▶ [What the exercise asks]: Reproduce the full listing that appears beneath this instruction exactly.

** Begin Recorded information **

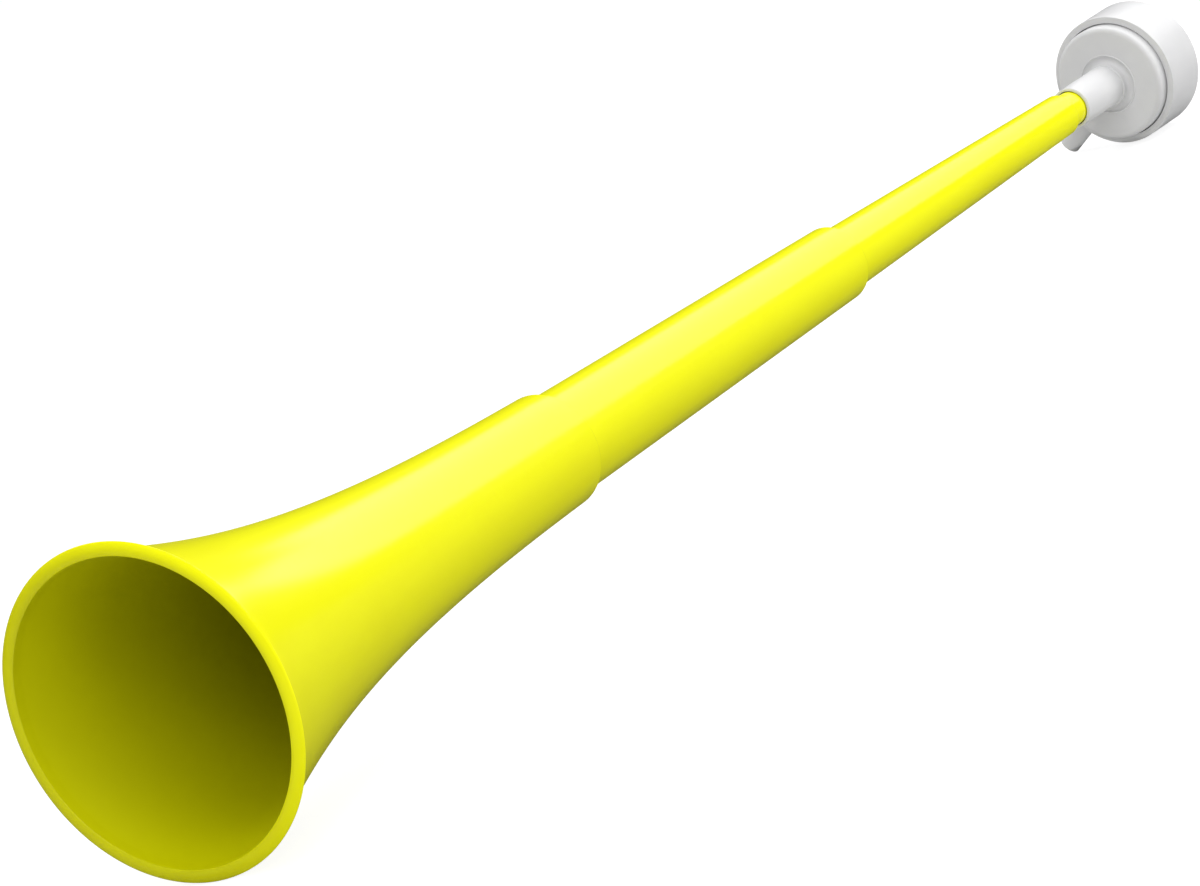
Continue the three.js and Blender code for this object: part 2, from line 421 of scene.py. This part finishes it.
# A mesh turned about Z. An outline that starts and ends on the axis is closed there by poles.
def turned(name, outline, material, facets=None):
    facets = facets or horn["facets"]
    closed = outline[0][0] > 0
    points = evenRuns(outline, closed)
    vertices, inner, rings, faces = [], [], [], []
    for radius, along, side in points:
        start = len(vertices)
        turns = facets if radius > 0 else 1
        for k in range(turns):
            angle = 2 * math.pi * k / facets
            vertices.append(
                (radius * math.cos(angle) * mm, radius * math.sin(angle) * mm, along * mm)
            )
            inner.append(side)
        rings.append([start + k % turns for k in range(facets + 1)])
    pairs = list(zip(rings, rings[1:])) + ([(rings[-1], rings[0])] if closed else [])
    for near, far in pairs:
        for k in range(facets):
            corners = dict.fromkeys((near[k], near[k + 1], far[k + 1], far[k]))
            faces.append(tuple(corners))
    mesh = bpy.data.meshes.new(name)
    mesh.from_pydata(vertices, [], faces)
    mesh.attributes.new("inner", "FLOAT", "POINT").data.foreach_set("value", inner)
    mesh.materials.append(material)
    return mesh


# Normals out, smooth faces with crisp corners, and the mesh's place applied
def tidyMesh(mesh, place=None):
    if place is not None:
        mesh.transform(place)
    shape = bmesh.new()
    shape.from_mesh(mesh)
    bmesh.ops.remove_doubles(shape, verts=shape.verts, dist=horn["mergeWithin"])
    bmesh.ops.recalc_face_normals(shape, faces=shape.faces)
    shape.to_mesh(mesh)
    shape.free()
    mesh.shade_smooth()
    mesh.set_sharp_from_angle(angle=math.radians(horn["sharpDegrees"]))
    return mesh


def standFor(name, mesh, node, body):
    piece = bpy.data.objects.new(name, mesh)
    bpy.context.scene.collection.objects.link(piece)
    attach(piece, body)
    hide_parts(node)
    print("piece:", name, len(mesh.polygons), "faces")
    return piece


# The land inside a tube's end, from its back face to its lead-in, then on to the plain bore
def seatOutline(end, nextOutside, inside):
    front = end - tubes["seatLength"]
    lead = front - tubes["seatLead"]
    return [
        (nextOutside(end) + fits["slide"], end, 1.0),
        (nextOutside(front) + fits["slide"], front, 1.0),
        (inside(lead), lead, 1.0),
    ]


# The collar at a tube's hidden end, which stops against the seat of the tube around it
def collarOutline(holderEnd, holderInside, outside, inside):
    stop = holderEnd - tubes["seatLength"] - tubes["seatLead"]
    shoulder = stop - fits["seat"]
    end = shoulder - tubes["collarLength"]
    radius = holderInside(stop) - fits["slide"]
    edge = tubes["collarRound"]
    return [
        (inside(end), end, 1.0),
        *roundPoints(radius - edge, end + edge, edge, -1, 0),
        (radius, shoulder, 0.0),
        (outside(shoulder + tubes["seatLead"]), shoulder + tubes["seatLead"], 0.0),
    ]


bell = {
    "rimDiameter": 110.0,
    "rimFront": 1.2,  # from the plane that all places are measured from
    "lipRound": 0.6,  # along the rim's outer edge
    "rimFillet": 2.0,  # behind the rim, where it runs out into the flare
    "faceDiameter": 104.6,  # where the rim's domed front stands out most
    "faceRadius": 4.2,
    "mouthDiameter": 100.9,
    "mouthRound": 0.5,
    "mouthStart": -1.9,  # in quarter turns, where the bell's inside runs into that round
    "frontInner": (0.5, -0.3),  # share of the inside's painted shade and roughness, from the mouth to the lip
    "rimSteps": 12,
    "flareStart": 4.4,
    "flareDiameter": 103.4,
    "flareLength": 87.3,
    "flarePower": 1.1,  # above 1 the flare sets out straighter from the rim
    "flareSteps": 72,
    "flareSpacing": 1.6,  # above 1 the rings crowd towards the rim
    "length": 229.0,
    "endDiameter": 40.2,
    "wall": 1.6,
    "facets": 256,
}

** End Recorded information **

▶ [In response]:
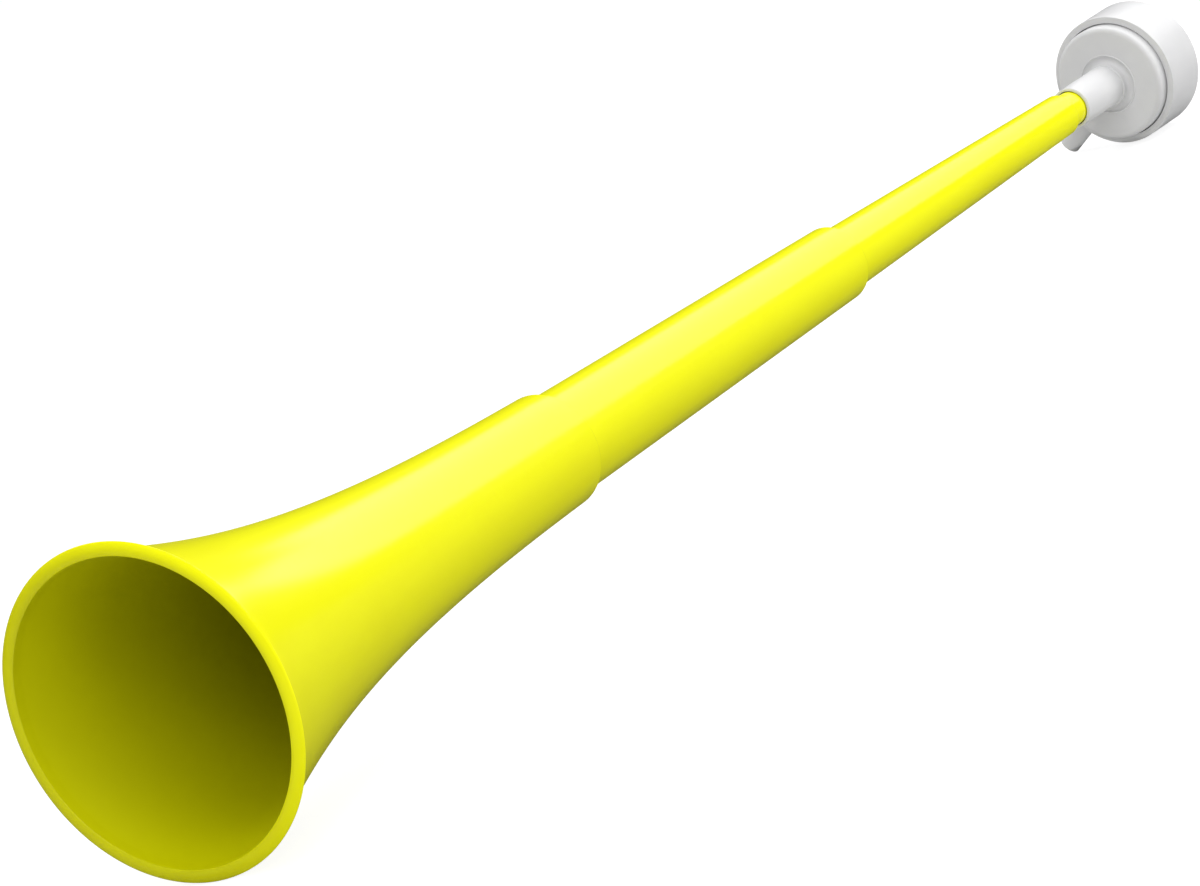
Continue the three.js and Blender code for this object: part 2, from line 421 of scene.py. This part finishes it.
# A mesh turned about Z. An outline that starts and ends on the axis is closed there by poles.
def turned(name, outline, material, facets=None):
    facets = facets or horn["facets"]
    closed = outline[0][0] > 0
    points = evenRuns(outline, closed)
    vertices, inner, rings, faces = [], [], [], []
    for radius, along, side in points:
        start = len(vertices)
        turns = facets if radius > 0 else 1
        for k in range(turns):
            angle = 2 * math.pi * k / facets
            vertices.append(
                (radius * math.cos(angle) * mm, radius * math.sin(angle) * mm, along * mm)
            )
            inner.append(side)
        rings.append([start + k % turns for k in range(facets + 1)])
    pairs = list(zip(rings, rings[1:])) + ([(rings[-1], rings[0])] if closed else [])
    for near, far in pairs:
        for k in range(facets):
            corners = dict.fromkeys((near[k], near[k + 1], far[k + 1], far[k]))
            faces.append(tuple(corners))
    mesh = bpy.data.meshes.new(name)
    mesh.from_pydata(vertices, [], faces)
    mesh.attributes.new("inner", "FLOAT", "POINT").data.foreach_set("value", inner)
    mesh.materials.append(material)
    return mesh


# Normals out, smooth faces with crisp corners, and the mesh's place applied
def tidyMesh(mesh, place=None):
    if place is not None:
        mesh.transform(place)
    shape = bmesh.new()
    shape.from_mesh(mesh)
    bmesh.ops.remove_doubles(shape, verts=shape.verts, dist=horn["mergeWithin"])
    bmesh.ops.recalc_face_normals(shape, faces=shape.faces)
    shape.to_mesh(mesh)
    shape.free()
    mesh.shade_smooth()
    mesh.set_sharp_from_angle(angle=math.radians(horn["sharpDegrees"]))
    return mesh


def standFor(name, mesh, node, body):
    piece = bpy.data.objects.new(name, mesh)
    bpy.context.scene.collection.objects.link(piece)
    attach(piece, body)
    hide_parts(node)
    print("piece:", name, len(mesh.polygons), "faces")
    return piece


# The land inside a tube's end, from its back face to its lead-in, then on to the plain bore
def seatOutline(end, nextOutside, inside):
    front = end - tubes["seatLength"]
    lead = front - tubes["seatLead"]
    return [
        (nextOutside(end) + fits["slide"], end, 1.0),
        (nextOutside(front) + fits["slide"], front, 1.0),
        (inside(lead), lead, 1.0),
    ]


# The collar at a tube's hidden end, which stops against the seat of the tube around it
def collarOutline(holderEnd, holderInside, outside, inside):
    stop = holderEnd - tubes["seatLength"] - tubes["seatLead"]
    shoulder = stop - fits["seat"]
    end = shoulder - tubes["collarLength"]
    radius = holderInside(stop) - fits["slide"]
    edge = tubes["collarRound"]
    return [
        (inside(end), end, 1.0),
        *roundPoints(radius - edge, end + edge, edge, -1, 0),
        (radius, shoulder, 0.0),
        (outside(shoulder + tubes["seatLead"]), shoulder + tubes["seatLead"], 0.0),
    ]


bell = {
    "rimDiameter": 110.0,
    "rimFront": 1.2,  # from the plane that all places are measured from
    "lipRound": 0.6,  # along the rim's outer edge
    "rimFillet": 2.0,  # behind the rim, where it runs out into the flare
    "faceDiameter": 104.6,  # where the rim's domed front stands out most
    "faceRadius": 4.2,
    "mouthDiameter": 100.9,
    "mouthRound": 0.5,
    "mouthStart": -1.9,  # in quarter turns, where the bell's inside runs into that round
    "frontInner": (0.5, -0.3),  # share of the inside's painted shade and roughness, from the mouth to the lip
    "rimSteps": 12,
    "flareStart": 4.4,
    "flareDiameter": 103.4,
    "flareLength": 87.3,
    "flarePower": 1.1,  # above 1 the flare sets out straighter from the rim
    "flareSteps": 72,
    "flareSpacing": 1.6,  # above 1 the rings crowd towards the rim
    "length": 229.0,
    "endDiameter": 40.2,
    "wall": 1.6,
    "facets": 256,
}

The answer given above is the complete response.